Princess Street is transformed into a set for The Assassination of Jesse James (Dean DelBigio of Del's Electric)
From the Tsunami on Lombard Avenue to the Wild West on Princess Street: The new Real to Reel walking tour of the Exchange District shows you the neighbourhood through the eyes of Hollywood
A new 45-minute walking tour of the Exchange District reveals how the neighbourhood has been transformed -- with a few Hollywood tricks! -- into Kansas City, New York, Chicago, Denver, Houston and Los Angeles, while spanning eras from the late 19th century to modern day.
A 20-square-block historical district packed with intact turn-of-the-20th-century structures, the Exchange has been an absolute boon for filmmakers. My tour guide, the wonderful, well-informed Erica Lasker, walks me around this beautiful, sometimes slightly battered 'hood, describing the buildings and their storied histories as well as the complex process of location shooting. Along with all this information, I get a smidge of Hollywood gossip - Brad Pitt loves our architecture! - and film still photos showing some amazing quick-change acts.
We start with Shall We Dance? Winnipeg stood in as Chicago, which is a natural fit, since much of the neighbourhood's architecture is classified as "Chicago-style." Filmed in 2003, when Dance star Jennifer Lopez had just started dating Ben Affleck, it attracted media from across the globe. Photographers hoping to catch a glimpse of "Bennifer" camped out in the McDermot Avenue parking lot behind the Ted Motyka Dance Studio.

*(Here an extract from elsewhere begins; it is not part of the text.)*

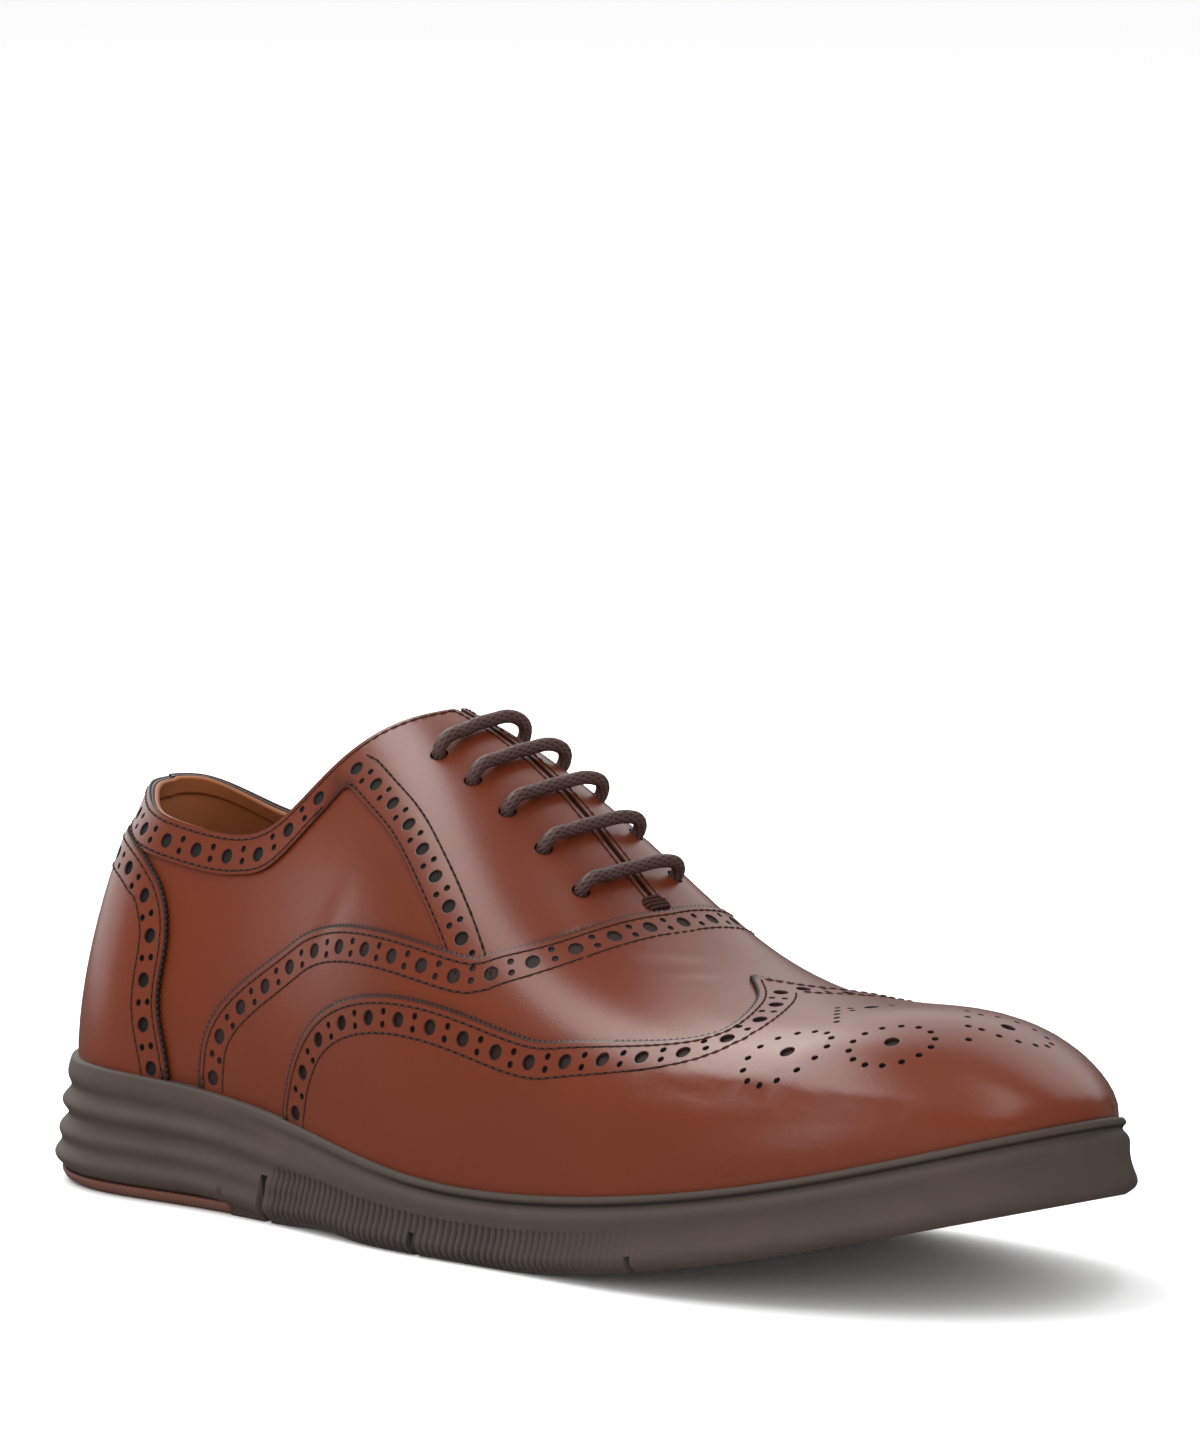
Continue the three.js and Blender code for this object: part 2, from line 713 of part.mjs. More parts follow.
const shoe = new THREE.Group();
const { sole, pad } = soleSolids();
addPiece(shoe, "sole", sole, colours.sole, 0.75);
addPiece(shoe, "heel_pad", pad, colours.pad, 0.7);
addPiece(shoe, "insole", insoleSolid(), colours.lining, 0.6);
addPiece(shoe, "upper", upperSolid(), colours.leather, 0.4);
addPiece(shoe, "wing_cap", wingCapSolid(), colours.cap, 0.35);
addPiece(shoe, "heel_counter", counterSolid(), colours.cap, 0.4);
addPiece(shoe, "tongue", tongueSolid(), colours.tongue, 0.5);
eyeletPlaces.forEach((p, i) => addPiece(shoe, `lace_bar_${i + 1}`, laceBar(p), colours.lace, 0.6));

export default shoe;
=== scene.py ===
"""A right wingtip oxford in burnished brown leather on a rubber unit sole, at its real size in metres.

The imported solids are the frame. Each leather panel is drawn on a flattened pattern of the last,
punched, edged and laid on the last again.
"""
import itertools
import math

import bpy
import numpy as np
from mathutils import Matrix, Vector
from mathutils.geometry import delaunay_2d_cdt


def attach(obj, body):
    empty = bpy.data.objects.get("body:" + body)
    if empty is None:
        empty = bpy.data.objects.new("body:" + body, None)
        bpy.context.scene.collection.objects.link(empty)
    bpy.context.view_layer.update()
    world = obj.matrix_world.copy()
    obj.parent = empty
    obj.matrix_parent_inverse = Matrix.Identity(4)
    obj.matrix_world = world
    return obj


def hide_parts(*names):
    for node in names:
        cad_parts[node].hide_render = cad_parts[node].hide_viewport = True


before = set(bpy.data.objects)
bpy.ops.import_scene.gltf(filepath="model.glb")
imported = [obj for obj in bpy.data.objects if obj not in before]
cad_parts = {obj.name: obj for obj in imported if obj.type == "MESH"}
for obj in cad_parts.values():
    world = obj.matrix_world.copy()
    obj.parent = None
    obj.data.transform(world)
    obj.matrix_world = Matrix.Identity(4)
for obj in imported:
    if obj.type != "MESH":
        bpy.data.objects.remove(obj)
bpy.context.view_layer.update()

bl_info = {
    "name": "Wingtip Oxford",
    "version": (1, 0, 0),
    "blender": (4, 5, 0),
    "location": "View3D > Sidebar > Shoe",
    "description": "Builds the leather panels, stitches, laces and sole of a wingtip oxford",
    "category": "Object",
}

BODY = "root"
MM = 0.001

# Shares of the last: see the size groups for the lengths that they multiply.
# Feather line: share of the length, outer half, inner half and swing as shares of the ball width.
OUTLINE = np.array([
    [0, 0, 0, -0.031],
    [0.03, 0.278, 0.272, -0.031],
    [0.1, 0.391, 0.383, -0.031],
    [0.2, 0.391, 0.39, -0.026],
    [0.32, 0.422, 0.368, -0.016],
    [0.45, 0.488, 0.38, -0.005],
    [0.58, 0.497, 0.452, 0],
    [0.7, 0.504, 0.494, 0],
    [0.8, 0.46, 0.473, 0],
    [0.9, 0.349, 0.406, 0],
    [0.97, 0.19, 0.229, 0],
    [1, 0, 0, 0],
])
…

We pass the Albert Street location where jet engines were used to roll cars down the street and poor old Randy Quaid dodged a tsunami in the weather-disaster movies Category 6 and Category 7. Then we stroll past the Ken Hong Restaurant, where the "Shanghai Shwartz's" sign is still left over from the made-for-TV flick Zaida and the Hitman.
On Notre Dame, we see where Philip Seymour Hoffman did some Oscar-winning work on the 2005 pic Capote, shivering with Method Acting commitment in windchills of -22C, across from the beat-up looking St. Charles Hotel.
Then it's off to The Assassination of Jesse James by the Coward Robert Ford, the fabulously slow, moody 2007 Western that starred Brad Pitt and Casey Affleck. Erica shows me pictures of Princess Street looking suitably frontiers-y, covered in sand and flanked with Dry Goods emporiums and livery stables.
This $35 million movie was a logistical minuet, which involved rerouting traffic, taking down Hydro poles, and establishing a whole block of Adelaide Street as a temporary paddock for the film's 40 horses and 20 carriages. And like J.Lo, Pitt was a hot tabloid property. It was the beginning of the Brangelina craze, and rumour had it that a paparazzi shot of the star could fetch $100,000!
The Reel to Real tour is expected to be popular with school groups and tourists, but I think it will work for Winnipeggers, too. I walk through the Exchange all the time, but this was a chance to view it from a new angle, to pick up on little details I'd stopped seeing. Take the" Drink Pepsi-Cola" sign painted on the side of a building on Notre Dame, which appears in Capote. It's such a piece of pure vintage gold that the movie people who saw the footage in L.A. assumed it had been created just for the film. But no, it's just part of the long, layered history of our very own town.